On August 29, 2007, the Ontario Power Authority (OPA) filed its integrated power system plan (IPSP) with the Ontario Energy Board (OEB). The IPSP is mandated by Ontario's Electricity Act, which requires the OPA to develop a twenty year plan to assist, through the effective management of electricity supply, transmission, capacity and demand, the achievement of the provincial government's goals, as identified in its June 13, 2006 Supply Mix Directive (the Directive). The Directive, itself based on recommendations by the OPA, requires the OPA to develop a plan that reduces peak demand through conservation, increases Ontario's use of renewable energy, develops nuclear capacity to meet baseload requirements, maintains the ability to use natural gas at peak times and for high efficiency/value applications, provides for the replacement of coal fired generation and strengthens the transmission system to enable and facilitate these supply-mix goals.
The OPA is required to update the plan every three years and file it with the OEB. The OEB is required to review the plan to ensure it complies with the Directive and is economically prudent and cost effective. The OEB has indicated that it expects its review of this initial IPSP to take approximately one year.
One of the emerging themes surrounding the IPSP is the need to streamline regulatory approval processes for major power projects. Notably, the Province's last attempt to develop an integrated electricity plan # Ontario Hydro's Demand Supply Plan (DSP) # was withdrawn in 1993, more than three years after it had been filed, and before it could be approved. As the OPA advised the current government, the withdrawal of the DSP before the review process was completed was, in part, "due to the ever broadening scope of the approval process as it proceeded and the fact that it was not at all clear that the approval process would come to a conclusion before the plan under consideration required revision due to the passage of time."
The IPSP and the current OEB review process are fundamentally narrower in scope than the DSP and its review process. The Directive removes policy decisions from the IPSP and the OEB's review powers focus on ensuring that the plan complies with the Directive and is economically prudent and cost effective. That being said, the challenges to implementation of the plan will be significant. The IPSP is a $60 billion plan that includes approximately $46 billion for new generation and $4 billion for transmission expansion. Following approval of the IPSP, generation proponents will have to pass projects through local reviews on land use and siting, as well as environmental screening processes. Further, a central feature of the plan # enabling the development of renewable energy resources, many of which are located in remote areas of northern Ontario # will depend on substantial new transmission enhancements. Proponents of new transmission projects will have to submit proposed projects to necessary regulatory reviews: in particular, an economic review by the OEB and an environmental review by the Environmental Review Tribunal.

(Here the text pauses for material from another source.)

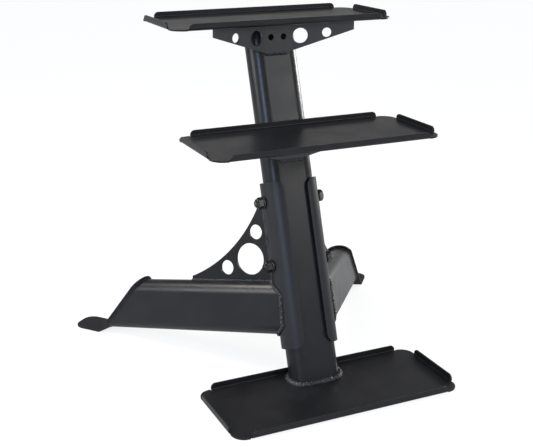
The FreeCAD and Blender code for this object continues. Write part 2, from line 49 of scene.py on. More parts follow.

Such challenges to implementation of the IPSP have triggered renewed calls for regulatory reform. Many of the stakeholders the OPA consulted in developing the IPSP identified regulatory approval risks and timelines as potentially the most significant impediment to the plan. These concerns have been echoed in recent months by industry leaders who have called on the government to streamline the regulatory approval processes for major energy projects. The OPA itself has advocated changes to meet the regulatory challenges of implementing the IPSP. The OPA's views are contained in the evidence filed in support of the IPSP and, more recently, have been expressed by the OPA's CEO, Jan Carr. Mr. Carr has argued that the public interest is served "by providing a regulatory approval process that can deliver decisions in a timely manner," and the OPA recommends that the separate economic and environmental approval processes for major transmission projects "be vested in one agency."
This debate is sure to play itself out over the coming year and it will be interesting to observe whether the IPSP can, in addition to assisting the Province in meeting its supply mix goals, serve as an impetus for positive regulatory reform.